L’Union européenne bénéficie d’une relation commerciale privilégiée avec le Maroc, notamment grâce à un accord sur l’agriculture et sur la pêche. Signé en 2010, il participe à l’exploitation du Sahara occidental au bénéfice de multinationales et du roi du Maroc, et aux dépens des populations locales sahraouies.

Photo Marie Bazin

Après que le colon espagnol se retire du Sahara occidental en 1975, le Maroc envahit le territoire, et les ressources naturelles et les grandes villes passent sous le contrôle du royaume. Depuis lors, les Sahraouis vivant sur ces terres occupées sont cantonnés à un rôle de citoyens de seconde zone, les opportunités économiques étant accordées principalement aux colons marocains. D’autres vivent dans des zones dites libérées, controlées par le Front Polisario, le représentant légitime du peuple sahraoui, tandis que certains doivent se résoudre à demeurer dans des camps de réfugiés en Algérie, dépendant de l’aide humanitaire. Un référendum sur l’autodétermination devait être organisé en 1992 par les Nations unies, mais il ne s’est jamais produit, ouvrant la porte à une situation de statu-quo qui appuie, dans les faits, le pillage des ressources de la région par le Maroc et ses alliés.
C’est dans ce contexte que, en 1996, l’Union européenne (UE) signe, avec le Maroc, un accord d’association établissant une zone de libre-échange. En 2010, un nouvel accord commercial est signé, libéralisant davantage les secteurs de l’agriculture et de la pêche. Tout ce qui est produit au Sahara occidental n’est pas exclu des accords, au grand dam des populations locales sahraouies qui n’ont, bien sûr, pas eu l’opportunité de donner leur avis. A partir de novembre 2012, une longue saga juridique débute. Le Polisario conteste l’application de cet accord au Sahara occidental. Malgré des décisions de la Cour de justice de l’UE en faveur du mouvement sahraoui, en décembre 2016 et en février 2018, le Parlement européen approuve l’application de l’accord au Sahara occidental. La bataille semble aujourd’hui interminable. En septembre 2021, la justice européenne rend une nouvelle décision en faveur du Polisario, mais le Conseil de l’UE et la Commission européenne font rapidement appel. Et pendant ce temps, le pillage des ressources continue et un accord de libre-échange approfondi entre le Maroc et l’UE demeure dans les papiers des deux parties.
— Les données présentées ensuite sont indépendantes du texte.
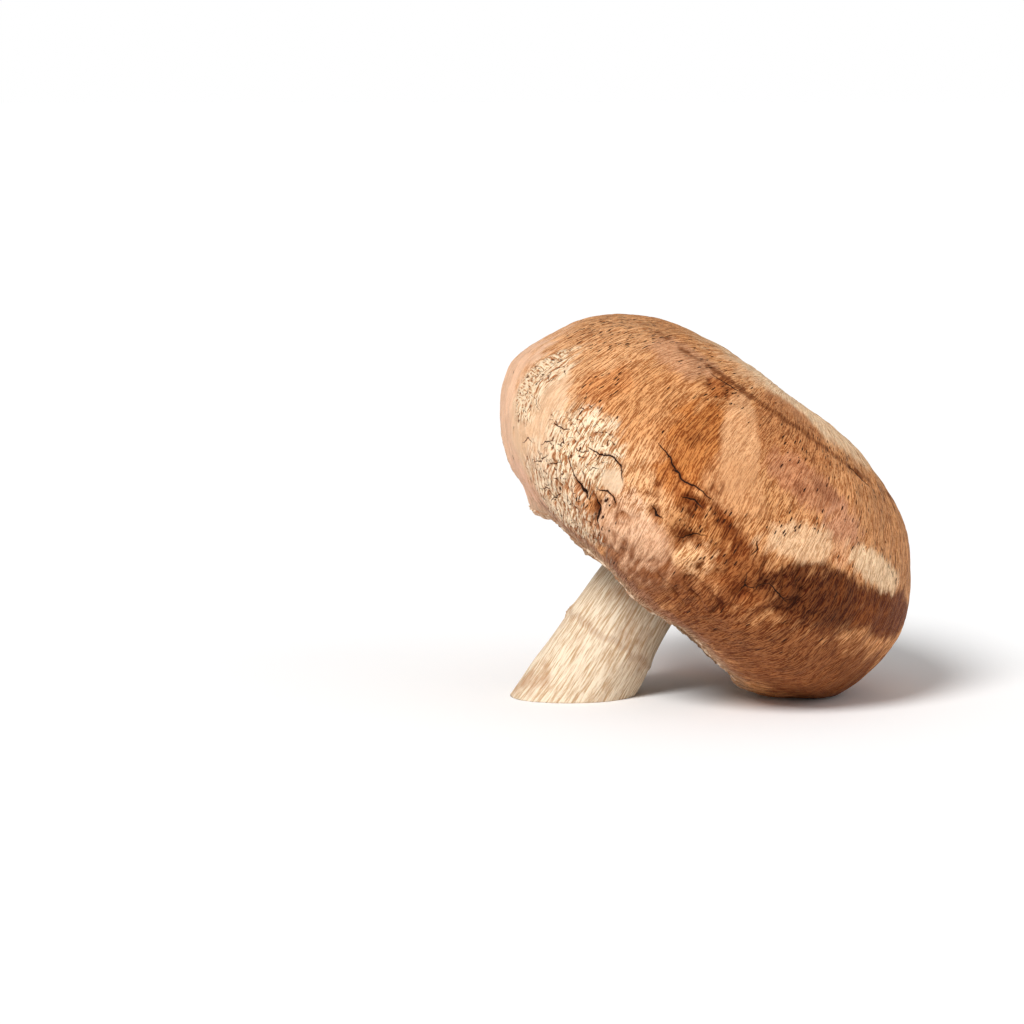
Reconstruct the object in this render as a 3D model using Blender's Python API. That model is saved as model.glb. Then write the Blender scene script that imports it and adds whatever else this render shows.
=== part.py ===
"""Portobello mushroom as picked, lying gill side down on its cut stem and on one side of its cap.

Cap, gills and stem grew as one piece, so they are one closed body. The cap's outline is turned round
the stem's axis, pushed out of round as a grown thing is, leant over until the cap's side meets the
surface, and cut off flat where it rests. Metres, +Z up, origin under the middle at the surface.
"""

import math

import bmesh
import bpy
from mathutils import Matrix

CAP_RADIUS = 0.0625  # at the widest, which is height 0 of the outline
CROWN = 0.0345  # height of the top above the widest place
MARGIN = 0.0314  # how far the inrolled margin hangs below the widest place
MARGIN_RADIUS = 0.0375  # to the lowest line of the margin
GILL_HEIGHT = 0.0200  # how far the gills' edges lie below the widest place
STEM_RADIUS = 0.0122
STEM_LENGTH = 0.0750  # below the widest place, before the surface cuts it

TILT = math.radians(36.3)  # the crown leans towards +X
LEAN = math.radians(4.5)  # and a little towards +Y
REST_FLAT = 0.0016  # how far the soft cap is pressed flat where it rests

STEPS_AROUND = 64
STEPS_BETWEEN = 2  # rings between two points of the outline
MERGE = 1e-7

SKIN = ("cap_skin", (0.52, 0.25, 0.10), 0.62)
GILLS = ("gills", (0.075, 0.035, 0.025), 0.85)
STEM = ("stem", (0.60, 0.47, 0.34), 0.80)


def outline():
    """(radius, height, material) from the top of the cap, round the margin and gills, to the stem's end."""
    cap = [
        (0.00, 1.00),
        (0.17, 1.00),
        (0.36, 1.00),
        (0.54, 0.93),
        (0.69, 0.81),
        (0.83, 0.61),
        (0.94, 0.31),
        (1.00, 0.00),
    ]
    flank = [
        (0.985, -0.31),
        (0.920, -0.60),
        (0.82, -0.79),
        (0.72, -0.92),
    ]
    skin = [(CAP_RADIUS * r, CROWN * h) for r, h in cap]
    skin += [(CAP_RADIUS * r, MARGIN * h) for r, h in flank]
    skin += [
        (MARGIN_RADIUS, -MARGIN),
        (MARGIN_RADIUS - 0.0032, -MARGIN),
        (MARGIN_RADIUS - 0.0048, -MARGIN + 0.0030),
        (MARGIN_RADIUS - 0.0044, -MARGIN + 0.0062),
    ]
    gills = [
        (MARGIN_RADIUS - 0.0070, -GILL_HEIGHT - 0.0025),
        (0.68 * MARGIN_RADIUS, -GILL_HEIGHT),
        (0.50 * MARGIN_RADIUS, -GILL_HEIGHT + 0.0020),
        (STEM_RADIUS + 0.0036, -GILL_HEIGHT + 0.0050),
        (STEM_RADIUS + 0.0012, -GILL_HEIGHT + 0.0048),
    ]
    stem = [
        (STEM_RADIUS, -GILL_HEIGHT),
        (STEM_RADIUS - 0.0002, -MARGIN),
        (STEM_RADIUS + 0.0012, -0.65 * STEM_LENGTH),
        (STEM_RADIUS + 0.0022, -STEM_LENGTH),
        (0.0, -STEM_LENGTH),
    ]
    return (
        [(r, h, 0) for r, h in skin]
        + [(r, h, 1) for r, h in gills]
        + [(r, h, 2) for r, h in stem]
    )


def curve_through(points, steps):
    """Points on a smooth curve through the outline. The first end mirrors across the axis, so the top is round."""
    first, last = points[0], points[-1]
    before = (-points[1][0], points[1][1])
    ends = [before] + [p[:2] for p in points] + [last[:2]]
    rings = [(first[0], first[1], first[2])]
    for i in range(1, len(points)):
        a, b, c, d = ends[i - 1 : i + 3]
        straight = i == len(points) - 1
        for k in range(1, steps + 1):
            t = k / steps
            ring = [
                (2 * t**3 - 3 * t**2 + 1) * b[n]
                + (t**3 - 2 * t**2 + t) * (c[n] - a[n]) / 2
                + (3 * t**2 - 2 * t**3) * c[n]
                + (t**3 - t**2) * (d[n] - b[n]) / 2
                for n in range(2)
            ]
            if straight:
                ring = [b[n] + (c[n] - b[n]) * t for n in range(2)]
            rings.append((max(ring[0], 0.0), ring[1], points[i][2]))
    return rings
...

« Nous sommes surpris que l’UE continue d’appliquer l’accord au Sahara occidental. […] La Cour européenne de justice a été très claire sur le fait que le Sahara occidental est une région distincte et séparée », a déclaré Jalihenna Mohamed, vice-président du groupe Sahraouis contre le pillage, dans une interview avec bilaterals.org [1], site spécialisé sur les accords de libre-échange. « Nous considérons que l’UE légitime l’occupation illégale du Maroc, […] alors que, dans le cas de la Palestine, […] les Européens agissent différemment avec les produits palestiniens issus de compagnies israéliennes ».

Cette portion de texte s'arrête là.